__DATA SEGMENT__

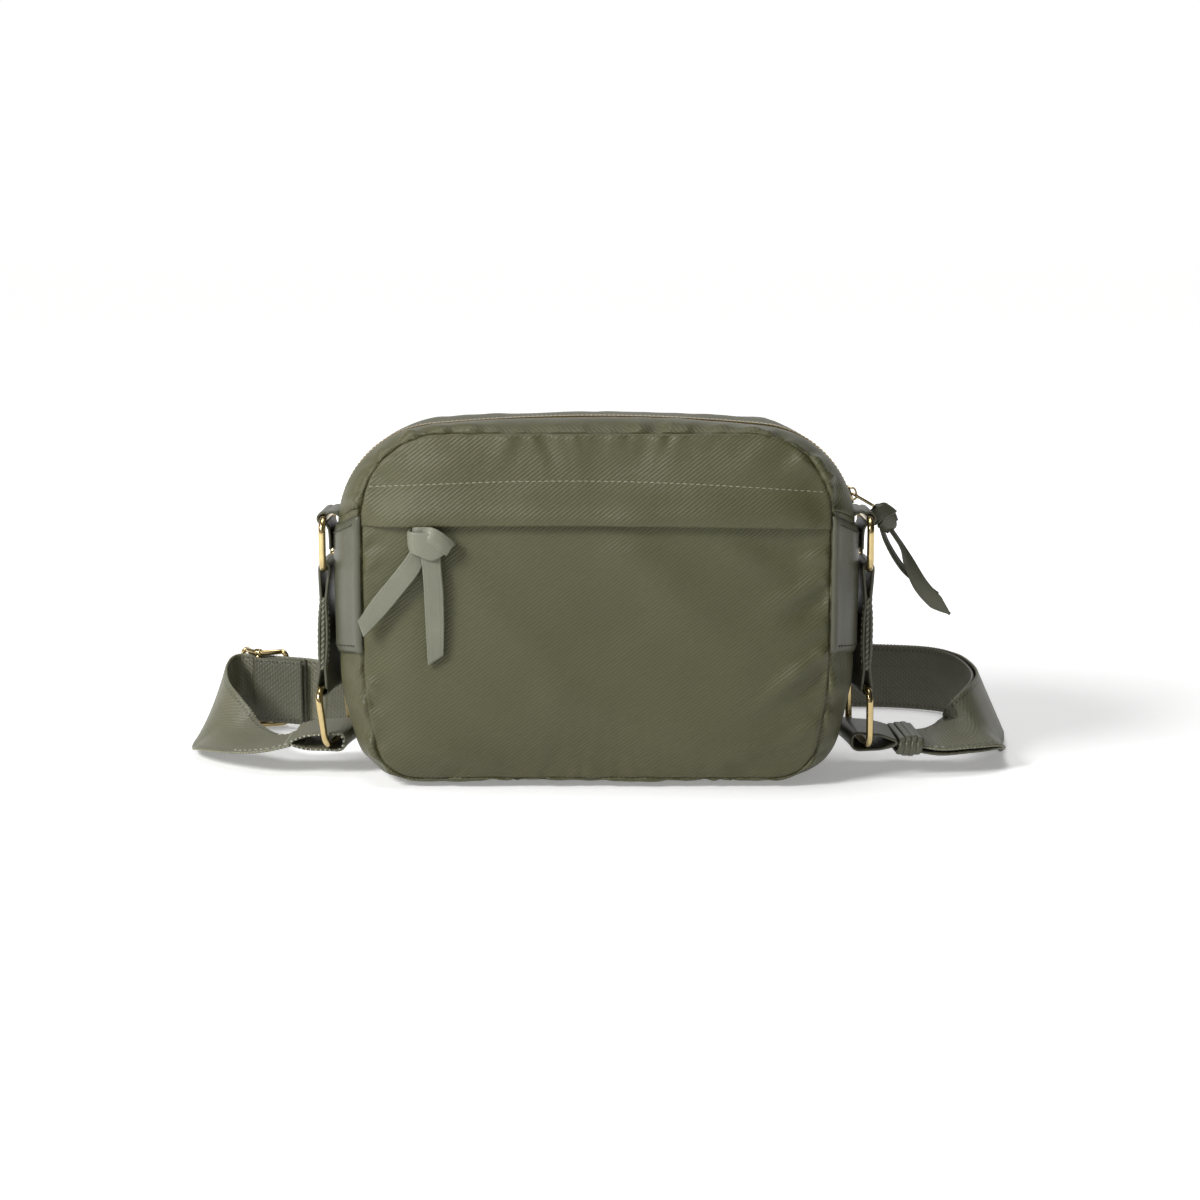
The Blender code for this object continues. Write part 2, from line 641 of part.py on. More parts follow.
def build_front_pull():
    face_y = FRONT_ZIP_Y - 0.9 * MM - 0.5 * MM
    place = Matrix.Translation((FRONT_SLIDER_X, face_y, FRONT_ZIP_Z))
    turn = Matrix.Rotation(math.pi / 2, 4, "X")
    slider = slider_body("front_slider_body", place @ turn, arch_across=True)
    bridge = Vector((FRONT_SLIDER_X, face_y - ARCH_HEIGHT, FRONT_ZIP_Z))
    drop = Vector((FRONT_SLIDER_X, bridge.y - 1.5 * MM, FRONT_ZIP_Z - 9.4 * MM))
    link = link_loop("front_pull_link", bridge, drop, 3.0 * MM, 0.6 * MM, "brass",
                     1.6 * MM, 3, spread=(1, 0, 0))
    knot_y = -47.6
    corners = []
    for z, left, right in ((108.2, -84.6, -69.4), (125.4, -87.6, -63.6)):
        for x, depth in ((left, -1), (right, -1), (right, 1), (left, 1)):
            corners.append(Vector((x, knot_y + depth * 3.1, z)) * MM)
    knot = soft_block("front_pull_knot", corners, "pull_leather")
    left = tail_strip("front_tail_left", [
        ((-84.8, -47.6, 108.2), (0.62, 0, -0.78), 9), ((-91.5, -47.2, 99.4), (0.66, 0, -0.75), 9.2),
        ((-100.5, -46.6, 88.6), (0.72, 0, -0.7), 9),
        ((-109.3, -46.2, 77.9), (0.35, 0, -0.94), 8.6)], "pull_leather")
    right = tail_strip("front_tail_right", [
        ((-75.2, -48.2, 106.8), (1, 0, 0.1), 8.6), ((-74.8, -47.8, 95), (1, 0, 0), 9),
        ((-74.6, -47.2, 80), (1, 0, 0), 8.8),
        ((-74.6, -46.6, 62.8), (0.8, 0, 0.55), 8.8)], "pull_leather")
    slide = pivot("front_zip_axis", (FRONT_SLIDER_X, FRONT_ZIP_Y, FRONT_ZIP_Z))
    pull_axis = pivot("front_pull_axis", bridge)
    hang(slide, slider, pull_axis)
    hang(pull_axis, link, knot, left, right)


# ------------------------------------------------------------------ rings, tabs and loops
def eye_circle(place, radius, steps=14):
    return arc(place.x, place.z, radius, 0, 360 - 360 / steps, steps - 1)


def build_ring_loop(name, side):
    """The leather loop that holds a ring to the bag: a foot and an eye."""
    outer = RING_WIRE + RING_PLAY + LEATHER
    foot_x = BULGE_HALF_WIDTH + LEATHER + 2 * GAP + 0.2 * MM
    top = arc(RING_TOP.x, RING_TOP.z, outer, -115, 120, 12)
    outline = top + [(foot_x, 129.6 * MM), (foot_x, 115.5 * MM), (foot_x + 1.2 * MM, 115.5 * MM)]
    hole = eye_circle(RING_TOP, RING_WIRE + RING_PLAY)
    outlines = [[(x * side, z) for x, z in loop] for loop in (outline, hole)]
    return side_profile(name, outlines, LOOP_WIDTH, "leather")


def build_link_tab(name, side):
    """Two layers of leather stitched together, with an eye for a ring at each end."""
    outer = RING_WIRE + RING_PLAY + LEATHER
    waist = 2 * LEATHER / 2 + 0.5 * MM
    tilt = math.degrees(math.atan2(TAB_BOTTOM.x - TAB_TOP.x, TAB_TOP.z - TAB_BOTTOM.z))
    top = arc(TAB_TOP.x, TAB_TOP.z, outer, -50 + tilt, 230 + tilt, 12)
    bottom = arc(TAB_BOTTOM.x, TAB_BOTTOM.z, outer, 130 + tilt, 410 + tilt, 12)
    along = (TAB_BOTTOM - TAB_TOP).normalized()
    sideways = Vector((-along.z, 0, along.x))
    neck_top = TAB_TOP + along * 9 * MM
    neck_bottom = TAB_BOTTOM - along * 9 * MM
    left = [neck_top - sideways * waist, neck_bottom - sideways * waist]
    right = [neck_bottom + sideways * waist, neck_top + sideways * waist]
    outline = top + [(p.x, p.z) for p in left] + bottom + [(p.x, p.z) for p in right]
    holes = [eye_circle(TAB_TOP, RING_WIRE + RING_PLAY), eye_circle(TAB_BOTTOM, RING_WIRE + RING_PLAY)]
    outlines = [[(x * side, z) for x, z in loop] for loop in [outline] + holes]
    return side_profile(name, outlines, TAB_WIDTH, "leather")


def build_strap_end(name, side, material):
    """The flat loop at the strap's end, round the lower ring's bar."""
    inner_low = STRAP_BAR.z - RING_WIRE - END_LOOP_SAG
    inner_high = STRAP_BAR.z + RING_WIRE + END_LOOP_RISE
    middle = (inner_low + inner_high) / 2
    half = (inner_high - inner_low) / 2
    back_x = STRAP_BAR.x - 3.5 * MM
    outlines = []
    for wall, tip_x in ((LEATHER, 145 * MM), (0, 141.5 * MM)):
        outline = arc(back_x, middle, half + wall, 90, 270, 10)
        outline += [(tip_x - 6 * MM, middle - half + 0.6 * MM - wall), (tip_x, middle - 1.6 * MM)]
        outline += [(tip_x, middle - 0.4 * MM), (tip_x - 6 * MM, middle + half - 1.2 * MM + wall)]
        outlines.append([(x * side, z) for x, z in outline])
    return side_profile(name, outlines, STRAP_WIDTH, material)


def build_hangers():
    for label, side in (("left", -1), ("right", 1)):
        build_ring_loop("ring_loop_" + label, side)
        ring_top = mirrored(RING_TOP, side)
        tab_top = mirrored(TAB_TOP, side)
        tab_bottom = mirrored(TAB_BOTTOM, side)
        strap_bar = mirrored(STRAP_BAR, side)
        upper = link_loop("upper_ring_" + label, ring_top, tab_top, RING_HALF_SPAN, RING_WIRE,
                          "brass", RING_CORNER)
        tab = build_link_tab("link_tab_" + label, side)
        lower = link_loop("lower_ring_" + label, tab_bottom, strap_bar, RING_HALF_SPAN,
                          RING_WIRE, "brass", RING_CORNER)
        upper_axis = pivot("upper_ring_axis_" + label, ring_top)
        tab_axis = pivot("link_tab_axis_" + label, tab_top)
        lower_axis = pivot("lower_ring_axis_" + label, tab_bottom)
        hang(upper_axis, upper, tab_axis)
        hang(tab_axis, tab, lower_axis)
        hang(lower_axis, lower)


# ------------------------------------------------------------------ strap
def smooth_route(values, steps):
    """Points along a smooth curve through the values (Catmull-Rom)."""
    values = [Vector(v) for v in values]
    points = []
    for i in range(len(values) - 1):
        before = values[max(i - 1, 0)]
        start, end = values[i], values[i + 1]
        after = values[min(i + 2, len(values) - 1)]
        for step in range(steps):
            t = step / steps
            bend = (2 * start + (end - before) * t
                    + (2 * before - 5 * start + 4 * end - after) * t ** 2
                    + (3 * start - before - 3 * end + after) * t ** 3)
            points.append(bend / 2)
    points.append(values[-1])
    return points


def strap_layer(name, first, last, inside):
    """A webbing layer between two route points, moved to the inside of the loop."""
    centres = smooth_route([Vector(c) * MM for c, _ in STRAP_ROUTE], STRAP_STEPS)
    widths = smooth_route([Vector(w).normalized() for _, w in STRAP_ROUTE], STRAP_STEPS)
    rows = []
    for i in range(first * STRAP_STEPS, last * STRAP_STEPS + 1):
        ahead = centres[min(i + 1, len(centres) - 1)] - centres[max(i - 1, 0)]
        across = widths[i] - ahead * widths[i].dot(ahead) / ahead.length_squared
        across.normalize()
        normal = across.cross(ahead).normalized()
        below = abs(across.z) * STRAP_WIDTH / 2 + abs(normal.z) * STRAP_THICKNESS / 2
        below += max(0.0, -normal.z) * LAYER_STEP
        lift = max(0.0, FLOOR_CLEARANCE + below - centres[i].z)
        middle = centres[i] + normal * inside + Vector((0, 0, lift))
        rows.append([middle - across * STRAP_WIDTH / 2, middle + across * STRAP_WIDTH / 2])
    return sheet(name, rows, STRAP_THICKNESS, "webbing", offset=0)


def adjuster_frame_axes():
    """Place, direction towards the right, and direction to the strap's outer side."""
    place = Vector(STRAP_ROUTE[ADJUSTER_POINT][0]) * MM
    before = Vector(STRAP_ROUTE[ADJUSTER_POINT - 1][0]) * MM
    along = before - place
    along.z = 0
    along.normalize()
    outward = Vector((-along.y, along.x, 0))
    return place, along, outward


def build_strap():
    last = len(STRAP_ROUTE) - 1
    strap_layer("strap_webbing", 0, last, 0)
    strap_layer("strap_return_webbing", 0, RETURN_LAST_POINT, LAYER_STEP)
    build_strap_end("strap_end_loop_right", 1, "leather")
    build_strap_end("strap_end_loop_left", -1, "webbing")


def build_keeper():
    """The leather band that holds the strap's layers together beside the right ring."""
    width = STRAP_WIDTH + 2 * (1.4 * MM + LEATHER)
    height = 9.4 * MM
    place = Vector((150 * MM, 0, 15 * MM))
    keeper = box("strap_keeper_right", (7 * MM, width, height), place, "leather")
    hollow = box("keeper_hollow", (20 * MM, width - 2 * LEATHER, height - 2 * LEATHER),
                 place, None, CUTTERS)
    combine(keeper, [hollow], "DIFFERENCE")


def build_adjuster():
    place, along, outward = adjuster_frame_axes()
    rail = 1.4 * MM
    half_length = 13 * MM
    low = GAP + rail
    high = place.z + STRAP_WIDTH / 2 + GAP + rail + 0.2 * MM
    bar_offset = -(STRAP_THICKNESS * 1.5 + 1.5 * MM + 2 * GAP)
    end_offset = STRAP_THICKNESS / 2 + 0.6 * MM + rail
    middle_z = (low + high) / 2
    points = []
    corner = 2.5 * MM
    flat = rounded_loop(half_length, (high - low) / 2, corner, 3)
    rail_stops = (-0.5, 0.0, 0.5)
    top = flat[:4] + [(-(half_length - corner) * stop, (high - low) / 2) for stop in rail_stops]
    bottom = flat[8:12] + [((half_length - corner) * stop, -(high - low) / 2)
                           for stop in rail_stops]
    for a, z in top + flat[4:8] + bottom + flat[12:]:
        bow = min(1.0, (a / (half_length - corner)) ** 2)
        offset = bar_offset + (end_offset - bar_offset) * bow
        point = place + along * a + outward * offset
        points.append(Vector((point.x, point.y, middle_z + z)))
    frame = wire("adjuster_frame", points, rail, "brass", cyclic=True)
    bar_foot = place + outward * bar_offset
    bar_low = Vector((bar_foot.x, bar_foot.y, low + rail + GAP))
    bar_high = Vector((bar_foot.x, bar_foot.y, high - rail - GAP))
    bar = wire("adjuster_bar", [bar_low, bar_high], 1.3 * MM, "brass")
    axis = pivot("adjuster_axis", bar_foot)
    hang(axis, frame, bar)

    reach = 27 * MM
    around = 1.3 * MM + GAP + STRAP_THICKNESS / 2
    profile = [(reach, around)]
    profile += [(x, y) for x, y in arc(0, 0, around, 90, 270, 8)]
    profile += [(reach, -around)]
    rows = []
    for a, b in profile:
        point = bar_foot + along * a + outward * b
        base_z = place.z - STRAP_WIDTH / 2 + GAP
        rows.append([Vector((point.x, point.y, base_z)),
                     Vector((point.x, point.y, base_z + STRAP_WIDTH - 2 * GAP))])
    sheet("strap_sewn_end", rows, STRAP_THICKNESS, "webbing", offset=0)


build_gussets()
build_side_patches()
build_panels()
build_inside()
build_main_lining()
build_main_zip()
build_main_pull()
build_front_zip()
build_front_pull()
build_hangers()
build_strap()
build_keeper()
build_adjuster()
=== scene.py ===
"""The looks of the crossbody bag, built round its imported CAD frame.

Metres, +Z up.  The front of the bag faces -Y.  Sizes in the tables are in
millimetres and are scaled by MM where a mesh is made.
"""
import math

import bmesh
import bpy
import numpy as np
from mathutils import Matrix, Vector


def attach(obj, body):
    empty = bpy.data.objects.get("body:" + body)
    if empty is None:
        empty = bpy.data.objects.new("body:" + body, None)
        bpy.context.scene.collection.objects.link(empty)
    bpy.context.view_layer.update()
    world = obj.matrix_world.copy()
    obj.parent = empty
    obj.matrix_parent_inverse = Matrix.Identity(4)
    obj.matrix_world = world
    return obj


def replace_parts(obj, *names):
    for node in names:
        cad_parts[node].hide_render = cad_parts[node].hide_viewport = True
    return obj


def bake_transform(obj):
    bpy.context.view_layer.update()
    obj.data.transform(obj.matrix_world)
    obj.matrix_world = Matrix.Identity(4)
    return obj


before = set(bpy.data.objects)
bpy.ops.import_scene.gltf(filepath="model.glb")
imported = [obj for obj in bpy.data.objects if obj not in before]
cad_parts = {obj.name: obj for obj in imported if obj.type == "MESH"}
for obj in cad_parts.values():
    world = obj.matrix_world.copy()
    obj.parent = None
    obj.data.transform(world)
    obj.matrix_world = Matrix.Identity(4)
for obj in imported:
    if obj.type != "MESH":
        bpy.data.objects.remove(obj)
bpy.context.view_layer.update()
MM = 0.001


# ------------------------------------------------------------------ numbers shared with the CAD
HALF_DEPTH = 38.0
PANEL_Y = 39.3
CROWN = 3.5
BELLY_Z = 86.0
ARC_CENTRE = (75.4, 121.0)
ARC_RADIUS = 48.0
SLIDER_ANGLE = math.radians(17)
RING_WIRE = 1.7
STRAP_WIDTH = 35.0
STRAP_THICKNESS = 1.4
LAYER_STEP = 2.6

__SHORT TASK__
Your task is to transcribe the line containing "bpy.data.objects.remove(obj)" and every line after it, through the last line of the data, exactly as written and with nothing more.

__THE ANSWER__
        bpy.data.objects.remove(obj)
bpy.context.view_layer.update()
MM = 0.001


# ------------------------------------------------------------------ numbers shared with the CAD
HALF_DEPTH = 38.0
PANEL_Y = 39.3
CROWN = 3.5
BELLY_Z = 86.0
ARC_CENTRE = (75.4, 121.0)
ARC_RADIUS = 48.0
SLIDER_ANGLE = math.radians(17)
RING_WIRE = 1.7
STRAP_WIDTH = 35.0
STRAP_THICKNESS = 1.4
LAYER_STEP = 2.6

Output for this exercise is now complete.